In the Initialize Resource Group dialog box, find the desired resource group and click Initialize.
After the initialization is complete, click Confirmation.

Note

DataWorks allows you to use serverless resource groups (recommended) or old-version exclusive resource groups for scheduling to run EMR tasks. Therefore, you can select a serverless resource group or an exclusive resource group for scheduling when you need to initialize a resource group.
Resource group initialization may cause failure of tasks that are in progress. Therefore, we recommend that you initialize a resource group during off-peak hours unless otherwise required. For example, if cluster configurations are modified, you must immediately reinitialize a specified resource group. Otherwise, a large number of tasks may fail to run.

What to do next

Data development: You can refer to General development process to configure the required component environments.
Configure identity mappings for the EMR cluster: If you log on to the DataWorks console as a RAM user and set the Default Access Identity parameter to a value other than Cluster Account: hadoop when you register the EMR cluster to DataWorks, you must configure identity mappings for the EMR cluster. The identity mappings are used to control the permissions of the RAM user on the EMR cluster in DataWorks.
Specify global YARN queues: You can specify global YARN queues that can be used by each service of DataWorks and specify whether the global settings can overwrite the settings that are separately configured in each service.
Configure global Spark properties: You can refer to the official documentation for Spark to configure global Spark-related parameters.

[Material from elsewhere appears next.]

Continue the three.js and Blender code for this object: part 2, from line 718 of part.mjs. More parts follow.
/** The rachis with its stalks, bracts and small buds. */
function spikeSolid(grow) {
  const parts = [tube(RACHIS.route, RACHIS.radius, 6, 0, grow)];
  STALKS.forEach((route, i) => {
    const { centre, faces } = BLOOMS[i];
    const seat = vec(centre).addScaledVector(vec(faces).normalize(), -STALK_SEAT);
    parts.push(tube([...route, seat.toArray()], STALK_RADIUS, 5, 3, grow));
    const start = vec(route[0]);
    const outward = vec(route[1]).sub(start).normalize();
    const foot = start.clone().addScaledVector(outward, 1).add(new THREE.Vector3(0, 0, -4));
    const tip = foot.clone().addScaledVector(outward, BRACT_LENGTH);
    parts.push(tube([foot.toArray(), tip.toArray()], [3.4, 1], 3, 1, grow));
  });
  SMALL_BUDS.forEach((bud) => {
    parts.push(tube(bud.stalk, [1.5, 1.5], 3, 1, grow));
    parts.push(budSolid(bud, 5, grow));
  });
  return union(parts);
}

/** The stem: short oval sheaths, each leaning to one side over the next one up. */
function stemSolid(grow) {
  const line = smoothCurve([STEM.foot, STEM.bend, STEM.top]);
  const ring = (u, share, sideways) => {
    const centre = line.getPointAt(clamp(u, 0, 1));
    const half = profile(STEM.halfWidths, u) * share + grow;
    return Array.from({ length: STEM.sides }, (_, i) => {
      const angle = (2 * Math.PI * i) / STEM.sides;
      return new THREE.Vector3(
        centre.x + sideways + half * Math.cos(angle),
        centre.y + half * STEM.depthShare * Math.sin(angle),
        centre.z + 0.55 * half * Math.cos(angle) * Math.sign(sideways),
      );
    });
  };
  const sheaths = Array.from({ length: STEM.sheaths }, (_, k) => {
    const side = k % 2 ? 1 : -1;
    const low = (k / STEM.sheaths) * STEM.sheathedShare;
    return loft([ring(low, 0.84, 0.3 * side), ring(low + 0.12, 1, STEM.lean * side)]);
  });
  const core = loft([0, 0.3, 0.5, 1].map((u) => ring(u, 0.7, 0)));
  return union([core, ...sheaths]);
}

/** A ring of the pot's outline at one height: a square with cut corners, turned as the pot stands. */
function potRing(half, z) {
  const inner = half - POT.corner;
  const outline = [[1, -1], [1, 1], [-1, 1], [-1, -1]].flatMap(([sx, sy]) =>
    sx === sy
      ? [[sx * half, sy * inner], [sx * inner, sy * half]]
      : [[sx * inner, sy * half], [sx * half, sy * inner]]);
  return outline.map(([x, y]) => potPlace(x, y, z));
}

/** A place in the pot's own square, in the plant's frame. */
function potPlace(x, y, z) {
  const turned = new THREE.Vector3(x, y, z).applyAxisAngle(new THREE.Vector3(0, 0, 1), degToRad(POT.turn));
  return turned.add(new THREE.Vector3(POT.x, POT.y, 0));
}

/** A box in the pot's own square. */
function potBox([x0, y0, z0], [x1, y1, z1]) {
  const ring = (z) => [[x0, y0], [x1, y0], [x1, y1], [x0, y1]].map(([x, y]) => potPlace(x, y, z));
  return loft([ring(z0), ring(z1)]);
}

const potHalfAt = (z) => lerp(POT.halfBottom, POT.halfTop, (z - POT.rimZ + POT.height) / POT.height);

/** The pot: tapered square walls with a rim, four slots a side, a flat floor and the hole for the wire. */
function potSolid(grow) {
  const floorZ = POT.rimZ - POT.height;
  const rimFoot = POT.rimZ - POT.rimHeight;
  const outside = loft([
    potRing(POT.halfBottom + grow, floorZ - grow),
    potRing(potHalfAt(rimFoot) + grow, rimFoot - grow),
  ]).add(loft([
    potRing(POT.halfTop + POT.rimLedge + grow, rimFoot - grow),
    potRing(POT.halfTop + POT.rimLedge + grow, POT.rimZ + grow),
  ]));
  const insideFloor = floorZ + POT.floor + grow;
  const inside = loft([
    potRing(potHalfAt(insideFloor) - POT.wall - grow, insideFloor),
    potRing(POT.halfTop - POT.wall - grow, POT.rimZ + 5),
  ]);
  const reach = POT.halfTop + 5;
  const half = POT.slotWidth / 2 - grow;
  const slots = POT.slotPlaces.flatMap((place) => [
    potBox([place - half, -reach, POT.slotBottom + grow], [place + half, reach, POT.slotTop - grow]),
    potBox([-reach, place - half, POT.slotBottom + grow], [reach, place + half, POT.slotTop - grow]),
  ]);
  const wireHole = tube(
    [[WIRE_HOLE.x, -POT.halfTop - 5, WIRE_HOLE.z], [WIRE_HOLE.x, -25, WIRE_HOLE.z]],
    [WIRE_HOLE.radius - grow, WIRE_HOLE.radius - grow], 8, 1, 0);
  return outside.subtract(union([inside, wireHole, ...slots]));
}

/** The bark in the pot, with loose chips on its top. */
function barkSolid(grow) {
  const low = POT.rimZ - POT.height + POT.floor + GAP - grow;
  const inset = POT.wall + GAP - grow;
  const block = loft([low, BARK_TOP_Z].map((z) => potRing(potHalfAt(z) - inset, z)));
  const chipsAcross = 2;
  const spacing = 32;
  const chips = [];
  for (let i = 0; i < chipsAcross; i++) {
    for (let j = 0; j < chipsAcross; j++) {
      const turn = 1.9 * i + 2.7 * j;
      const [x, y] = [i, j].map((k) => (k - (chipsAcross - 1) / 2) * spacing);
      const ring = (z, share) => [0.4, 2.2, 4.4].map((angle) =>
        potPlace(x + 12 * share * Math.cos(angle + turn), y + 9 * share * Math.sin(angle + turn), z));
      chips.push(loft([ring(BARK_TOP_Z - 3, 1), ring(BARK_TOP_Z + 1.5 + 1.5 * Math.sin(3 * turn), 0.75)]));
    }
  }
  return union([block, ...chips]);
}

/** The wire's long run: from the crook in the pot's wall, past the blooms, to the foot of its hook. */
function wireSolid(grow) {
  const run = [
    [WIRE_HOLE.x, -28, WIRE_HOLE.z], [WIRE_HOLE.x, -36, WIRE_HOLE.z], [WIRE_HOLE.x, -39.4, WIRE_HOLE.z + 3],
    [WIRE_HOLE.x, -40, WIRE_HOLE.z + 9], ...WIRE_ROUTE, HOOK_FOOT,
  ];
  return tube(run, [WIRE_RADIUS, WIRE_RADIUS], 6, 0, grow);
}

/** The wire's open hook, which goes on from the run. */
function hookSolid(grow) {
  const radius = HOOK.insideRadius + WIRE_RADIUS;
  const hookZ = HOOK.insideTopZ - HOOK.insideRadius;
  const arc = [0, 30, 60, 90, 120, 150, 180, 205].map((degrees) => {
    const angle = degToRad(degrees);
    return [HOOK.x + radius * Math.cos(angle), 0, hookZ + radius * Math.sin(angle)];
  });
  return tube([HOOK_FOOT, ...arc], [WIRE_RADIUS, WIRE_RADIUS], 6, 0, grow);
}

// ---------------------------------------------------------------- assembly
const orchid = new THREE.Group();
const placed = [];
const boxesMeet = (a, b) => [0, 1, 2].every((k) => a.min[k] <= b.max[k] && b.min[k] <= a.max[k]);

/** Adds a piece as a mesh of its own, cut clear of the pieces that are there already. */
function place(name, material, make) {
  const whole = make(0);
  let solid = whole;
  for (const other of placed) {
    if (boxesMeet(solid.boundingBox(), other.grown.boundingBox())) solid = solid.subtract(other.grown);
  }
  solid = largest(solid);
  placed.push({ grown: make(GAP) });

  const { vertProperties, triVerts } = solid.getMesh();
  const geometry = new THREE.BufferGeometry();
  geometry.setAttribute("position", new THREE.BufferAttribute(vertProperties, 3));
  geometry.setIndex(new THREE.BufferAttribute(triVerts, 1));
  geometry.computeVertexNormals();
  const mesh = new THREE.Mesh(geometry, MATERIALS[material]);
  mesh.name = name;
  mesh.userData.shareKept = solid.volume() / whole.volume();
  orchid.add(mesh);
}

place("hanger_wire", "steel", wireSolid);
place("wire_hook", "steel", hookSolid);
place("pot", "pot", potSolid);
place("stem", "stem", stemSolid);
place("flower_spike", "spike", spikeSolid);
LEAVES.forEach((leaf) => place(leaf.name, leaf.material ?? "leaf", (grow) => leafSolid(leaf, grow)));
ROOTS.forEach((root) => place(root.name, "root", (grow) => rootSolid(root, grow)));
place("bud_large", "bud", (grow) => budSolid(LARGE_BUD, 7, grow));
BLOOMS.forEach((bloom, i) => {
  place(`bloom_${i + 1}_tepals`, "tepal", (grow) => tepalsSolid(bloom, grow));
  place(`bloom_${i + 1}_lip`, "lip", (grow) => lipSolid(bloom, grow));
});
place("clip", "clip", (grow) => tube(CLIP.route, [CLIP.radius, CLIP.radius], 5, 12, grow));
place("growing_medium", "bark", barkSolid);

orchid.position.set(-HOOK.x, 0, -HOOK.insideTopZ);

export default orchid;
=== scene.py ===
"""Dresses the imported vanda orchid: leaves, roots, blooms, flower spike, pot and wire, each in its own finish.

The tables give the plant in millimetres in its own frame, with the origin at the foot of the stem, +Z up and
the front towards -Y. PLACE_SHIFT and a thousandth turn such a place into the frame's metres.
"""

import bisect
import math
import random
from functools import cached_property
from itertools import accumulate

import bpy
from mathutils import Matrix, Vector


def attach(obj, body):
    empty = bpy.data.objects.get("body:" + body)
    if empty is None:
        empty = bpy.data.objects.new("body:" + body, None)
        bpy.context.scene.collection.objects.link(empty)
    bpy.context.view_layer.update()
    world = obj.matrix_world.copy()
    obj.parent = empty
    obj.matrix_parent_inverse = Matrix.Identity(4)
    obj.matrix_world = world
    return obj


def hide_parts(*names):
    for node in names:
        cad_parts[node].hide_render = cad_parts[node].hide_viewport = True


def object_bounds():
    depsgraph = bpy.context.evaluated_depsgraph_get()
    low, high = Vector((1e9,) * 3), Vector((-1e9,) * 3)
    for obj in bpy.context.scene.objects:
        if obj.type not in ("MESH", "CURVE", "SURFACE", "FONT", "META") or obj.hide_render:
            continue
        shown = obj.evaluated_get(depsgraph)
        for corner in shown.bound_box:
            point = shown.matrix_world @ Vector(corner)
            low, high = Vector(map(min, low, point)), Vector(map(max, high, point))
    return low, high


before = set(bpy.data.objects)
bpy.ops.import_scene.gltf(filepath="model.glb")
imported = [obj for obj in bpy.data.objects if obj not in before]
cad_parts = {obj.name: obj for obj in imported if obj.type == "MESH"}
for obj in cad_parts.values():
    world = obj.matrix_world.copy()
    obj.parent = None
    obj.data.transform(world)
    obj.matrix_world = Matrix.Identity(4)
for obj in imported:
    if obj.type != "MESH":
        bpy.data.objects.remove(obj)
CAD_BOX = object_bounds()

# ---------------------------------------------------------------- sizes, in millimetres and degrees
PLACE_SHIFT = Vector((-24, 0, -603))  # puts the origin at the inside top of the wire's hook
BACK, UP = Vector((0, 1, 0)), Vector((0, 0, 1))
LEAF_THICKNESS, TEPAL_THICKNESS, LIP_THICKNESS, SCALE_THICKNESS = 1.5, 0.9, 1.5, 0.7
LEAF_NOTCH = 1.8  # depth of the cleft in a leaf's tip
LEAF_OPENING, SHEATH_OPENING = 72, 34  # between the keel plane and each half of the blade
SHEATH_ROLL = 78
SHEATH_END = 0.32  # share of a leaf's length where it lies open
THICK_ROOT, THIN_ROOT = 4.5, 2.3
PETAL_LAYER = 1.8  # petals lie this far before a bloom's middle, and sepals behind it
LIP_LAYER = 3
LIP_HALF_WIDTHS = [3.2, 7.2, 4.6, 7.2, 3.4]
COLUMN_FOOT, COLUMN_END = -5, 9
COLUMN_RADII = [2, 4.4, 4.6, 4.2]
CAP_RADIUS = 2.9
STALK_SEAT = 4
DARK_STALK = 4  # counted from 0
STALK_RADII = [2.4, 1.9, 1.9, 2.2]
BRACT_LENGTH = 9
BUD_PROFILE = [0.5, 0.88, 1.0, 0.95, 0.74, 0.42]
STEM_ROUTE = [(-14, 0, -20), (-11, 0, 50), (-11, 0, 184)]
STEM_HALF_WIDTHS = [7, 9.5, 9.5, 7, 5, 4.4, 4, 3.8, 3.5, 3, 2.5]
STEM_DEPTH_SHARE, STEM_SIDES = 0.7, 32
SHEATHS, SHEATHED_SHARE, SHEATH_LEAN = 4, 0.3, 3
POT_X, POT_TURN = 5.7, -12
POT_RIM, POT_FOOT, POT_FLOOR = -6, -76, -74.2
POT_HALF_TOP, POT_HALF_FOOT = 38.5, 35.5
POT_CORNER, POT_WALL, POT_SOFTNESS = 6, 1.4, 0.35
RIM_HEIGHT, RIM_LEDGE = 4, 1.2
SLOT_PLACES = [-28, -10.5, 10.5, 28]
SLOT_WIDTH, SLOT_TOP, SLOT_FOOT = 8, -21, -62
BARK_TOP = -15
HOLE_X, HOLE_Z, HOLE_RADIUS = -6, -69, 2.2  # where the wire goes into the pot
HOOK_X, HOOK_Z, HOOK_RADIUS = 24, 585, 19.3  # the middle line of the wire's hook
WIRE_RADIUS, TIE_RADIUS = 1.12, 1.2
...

In addition, you can specify whether the global settings can overwrite the Spark-related parameters that are separately configured in each service of DataWorks and have the same names as the global parameters.
Configure the Kyuubi connection information: If you want to log on to Kyuubi by using a custom account and password to run related tasks, you can configure the Kyuubi connection information based on your business requirements by referring to this topic.